Copyright 2007 Jens Haas - www.jenshaas.com

Apple sauce, in Italy, is done differently from the way it’s done here. The word “apple sauce”, in fact, is a little distasteful for me, since it suggests a sauce. In Italy, we love real pieces of apple, not a sauce-like substance, which to us tastes as if one were in a hospital. So you buy the best apples you can get (right now a lot of stores carry organic apples from the region, which have a nice mix of acid and sweetness), cut them up, add some (very little) sugar, and then either of the following: lots of freshly squeezed lemon juice; or some lemon juice and some orange juice; or some lemon juice and some white whine. You will easily guess that the latter is the real Italian way of doing it.

Eating your potato pancake with cooked apples (let’s call it that), you will genuinely feel at home.

The Bad Is Mere Absence Of The Good, By Mara L.

Last week, a business trip took me outside of New York, a real adventure for the Europe-based Manhattanite – and therefore a welcome occasion for musings about food, as it relates to the meaning of life. Bear with me if, as an Italian lover of poetry, I tell you that for Dante, the bad is the mere absence of the good. The deeper down in hell you are, the further away you are from God. Beware, the bad is not a counter-force to the good! It’s merely the lack of the good. Now, looking at one’s plate at a number of restaurants all over the world, the phrase ‘absence of good’ rings very true. But is Dante right? Isn’t there more to bad food?

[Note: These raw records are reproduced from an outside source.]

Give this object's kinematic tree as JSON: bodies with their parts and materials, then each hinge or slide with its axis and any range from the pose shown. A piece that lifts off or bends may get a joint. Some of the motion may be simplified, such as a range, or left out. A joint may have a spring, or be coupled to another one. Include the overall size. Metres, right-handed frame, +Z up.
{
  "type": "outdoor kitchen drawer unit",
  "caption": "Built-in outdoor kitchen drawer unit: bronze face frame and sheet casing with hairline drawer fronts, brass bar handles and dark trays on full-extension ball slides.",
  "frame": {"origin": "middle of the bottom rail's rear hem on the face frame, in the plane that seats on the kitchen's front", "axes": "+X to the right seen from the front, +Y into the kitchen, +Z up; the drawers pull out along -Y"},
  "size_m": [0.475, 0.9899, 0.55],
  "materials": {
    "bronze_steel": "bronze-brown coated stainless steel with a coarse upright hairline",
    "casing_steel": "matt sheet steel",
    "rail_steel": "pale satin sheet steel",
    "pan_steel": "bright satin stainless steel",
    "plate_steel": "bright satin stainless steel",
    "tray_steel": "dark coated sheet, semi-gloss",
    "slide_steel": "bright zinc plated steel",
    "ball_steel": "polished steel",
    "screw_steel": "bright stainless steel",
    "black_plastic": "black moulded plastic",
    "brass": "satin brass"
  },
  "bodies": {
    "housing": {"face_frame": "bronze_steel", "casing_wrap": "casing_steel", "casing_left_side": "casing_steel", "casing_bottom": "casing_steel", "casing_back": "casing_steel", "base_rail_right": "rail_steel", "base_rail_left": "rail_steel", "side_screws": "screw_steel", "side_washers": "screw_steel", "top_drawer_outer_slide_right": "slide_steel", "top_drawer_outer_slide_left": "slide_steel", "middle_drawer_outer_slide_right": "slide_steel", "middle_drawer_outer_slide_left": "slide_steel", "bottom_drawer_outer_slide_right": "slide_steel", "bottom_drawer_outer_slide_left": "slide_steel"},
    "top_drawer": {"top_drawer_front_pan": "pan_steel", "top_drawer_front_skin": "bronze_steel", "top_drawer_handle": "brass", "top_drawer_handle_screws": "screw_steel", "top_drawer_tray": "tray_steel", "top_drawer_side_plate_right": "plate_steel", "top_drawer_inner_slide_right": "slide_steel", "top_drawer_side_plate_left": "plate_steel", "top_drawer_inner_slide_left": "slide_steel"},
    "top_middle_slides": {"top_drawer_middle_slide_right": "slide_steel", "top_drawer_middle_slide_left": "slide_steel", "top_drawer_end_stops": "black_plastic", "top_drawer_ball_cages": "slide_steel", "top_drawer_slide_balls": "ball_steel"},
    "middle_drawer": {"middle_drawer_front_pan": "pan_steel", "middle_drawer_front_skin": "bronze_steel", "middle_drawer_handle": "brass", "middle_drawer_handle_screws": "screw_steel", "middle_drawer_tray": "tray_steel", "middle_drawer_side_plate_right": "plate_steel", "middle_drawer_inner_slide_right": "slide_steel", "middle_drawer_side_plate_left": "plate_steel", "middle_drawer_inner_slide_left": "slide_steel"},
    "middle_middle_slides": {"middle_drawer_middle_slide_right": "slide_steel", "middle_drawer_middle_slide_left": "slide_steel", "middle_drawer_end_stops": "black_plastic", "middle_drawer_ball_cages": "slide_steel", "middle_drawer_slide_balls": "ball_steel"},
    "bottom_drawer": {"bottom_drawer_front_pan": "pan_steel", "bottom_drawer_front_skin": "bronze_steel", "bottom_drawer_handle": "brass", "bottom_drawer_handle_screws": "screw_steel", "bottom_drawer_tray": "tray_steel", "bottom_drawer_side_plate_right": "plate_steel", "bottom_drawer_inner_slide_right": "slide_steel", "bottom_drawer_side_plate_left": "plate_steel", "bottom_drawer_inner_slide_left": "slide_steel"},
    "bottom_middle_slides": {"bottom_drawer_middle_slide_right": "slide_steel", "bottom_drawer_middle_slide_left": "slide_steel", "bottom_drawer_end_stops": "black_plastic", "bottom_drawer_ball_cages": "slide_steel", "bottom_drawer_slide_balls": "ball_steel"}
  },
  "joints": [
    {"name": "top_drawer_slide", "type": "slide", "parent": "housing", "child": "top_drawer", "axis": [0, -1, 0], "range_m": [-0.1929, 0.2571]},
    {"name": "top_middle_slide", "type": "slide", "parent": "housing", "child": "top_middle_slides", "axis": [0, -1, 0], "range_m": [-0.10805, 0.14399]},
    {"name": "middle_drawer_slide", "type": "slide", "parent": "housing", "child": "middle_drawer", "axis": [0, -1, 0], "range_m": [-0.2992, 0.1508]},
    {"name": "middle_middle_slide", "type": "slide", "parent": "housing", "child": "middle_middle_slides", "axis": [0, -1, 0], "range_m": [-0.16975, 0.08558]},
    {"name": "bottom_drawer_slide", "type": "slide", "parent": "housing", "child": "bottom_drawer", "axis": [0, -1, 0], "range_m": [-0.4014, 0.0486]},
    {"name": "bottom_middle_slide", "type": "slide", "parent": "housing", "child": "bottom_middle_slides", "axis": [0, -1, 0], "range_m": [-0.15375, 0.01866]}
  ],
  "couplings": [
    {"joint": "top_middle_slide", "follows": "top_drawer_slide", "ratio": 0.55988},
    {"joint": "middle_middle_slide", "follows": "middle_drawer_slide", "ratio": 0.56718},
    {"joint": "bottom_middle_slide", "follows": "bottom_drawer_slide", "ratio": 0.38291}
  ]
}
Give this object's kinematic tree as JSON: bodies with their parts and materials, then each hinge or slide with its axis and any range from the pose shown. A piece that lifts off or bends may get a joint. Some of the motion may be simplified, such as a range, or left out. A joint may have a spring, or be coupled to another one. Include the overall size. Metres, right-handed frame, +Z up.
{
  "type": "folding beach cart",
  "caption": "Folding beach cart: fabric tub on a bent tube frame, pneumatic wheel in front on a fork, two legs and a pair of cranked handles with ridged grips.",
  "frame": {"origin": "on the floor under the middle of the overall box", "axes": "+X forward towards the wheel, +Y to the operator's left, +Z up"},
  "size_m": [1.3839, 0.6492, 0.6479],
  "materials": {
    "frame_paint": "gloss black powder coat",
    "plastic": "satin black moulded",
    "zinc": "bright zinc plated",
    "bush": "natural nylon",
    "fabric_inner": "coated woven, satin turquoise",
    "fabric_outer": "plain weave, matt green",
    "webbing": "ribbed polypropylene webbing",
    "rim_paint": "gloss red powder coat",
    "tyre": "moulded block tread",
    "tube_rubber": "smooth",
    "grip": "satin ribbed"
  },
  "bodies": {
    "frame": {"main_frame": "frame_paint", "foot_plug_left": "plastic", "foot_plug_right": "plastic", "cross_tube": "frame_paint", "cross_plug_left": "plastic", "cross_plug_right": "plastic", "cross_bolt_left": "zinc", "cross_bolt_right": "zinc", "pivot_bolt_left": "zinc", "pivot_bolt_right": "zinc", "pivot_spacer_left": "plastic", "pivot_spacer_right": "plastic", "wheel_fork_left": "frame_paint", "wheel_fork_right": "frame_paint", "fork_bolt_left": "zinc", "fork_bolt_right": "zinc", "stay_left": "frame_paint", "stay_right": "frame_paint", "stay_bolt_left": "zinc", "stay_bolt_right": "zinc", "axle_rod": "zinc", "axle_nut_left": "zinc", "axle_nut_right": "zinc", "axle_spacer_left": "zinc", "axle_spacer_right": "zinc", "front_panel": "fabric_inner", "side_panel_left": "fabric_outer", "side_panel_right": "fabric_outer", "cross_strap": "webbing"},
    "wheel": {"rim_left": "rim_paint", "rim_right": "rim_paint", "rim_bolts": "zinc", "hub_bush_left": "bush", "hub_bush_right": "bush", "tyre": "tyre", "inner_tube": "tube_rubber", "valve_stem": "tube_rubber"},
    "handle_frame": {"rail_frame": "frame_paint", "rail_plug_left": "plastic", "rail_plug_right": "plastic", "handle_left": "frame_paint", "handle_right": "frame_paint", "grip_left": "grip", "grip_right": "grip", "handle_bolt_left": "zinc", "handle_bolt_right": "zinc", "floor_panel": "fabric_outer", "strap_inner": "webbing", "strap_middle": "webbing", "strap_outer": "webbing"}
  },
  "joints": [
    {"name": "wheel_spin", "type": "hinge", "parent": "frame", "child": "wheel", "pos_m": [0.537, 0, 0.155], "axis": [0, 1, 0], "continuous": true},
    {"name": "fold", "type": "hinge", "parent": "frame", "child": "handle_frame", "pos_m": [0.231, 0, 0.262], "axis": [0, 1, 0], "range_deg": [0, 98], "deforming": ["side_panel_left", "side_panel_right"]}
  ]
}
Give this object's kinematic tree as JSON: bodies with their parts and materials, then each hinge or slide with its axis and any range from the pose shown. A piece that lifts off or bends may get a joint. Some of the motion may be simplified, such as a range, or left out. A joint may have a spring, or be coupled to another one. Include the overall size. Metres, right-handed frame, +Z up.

Copyright 2007 Jens Haas - www.jenshaas.com

So, one of these evenings, I’m sitting in the most ridiculously over-ambitious restaurant in my hotel, with nothing less than a harp player entertaining me and the only other, single female diner in the whole room. Given the fact that I was going to sit there on my own, I thought I was going to order two small dishes, so as to give me something to do with my lonely evening. The first was shrimp in a herb sauce. Sounds like a safe bet. But wait until some chef (why is no one simply a cook?) puts the shrimp on rosemary branches, and grills them all for the same amount of time, irrespective of the fact that they differ in size. So one shrimp was uneatably raw, and the rest were uneatably well done. The second course, which I expected to be a selection of cheese with fruit (you see the reasoning here, I was going for the simplest possible), turned out to be a whole brie baked in some terrible crust, with something perhaps best described as strawberry jam around it.

Now here I’m sitting, pitying the harp player, a harmless student, put into this depressing position of playing for an empty room by the restaurant’s hopeless pretensions. My thoughts drift back to the good and the bad: Is the bad a force that aims to assert itself, even if it has to come in the guise of ambition for the good?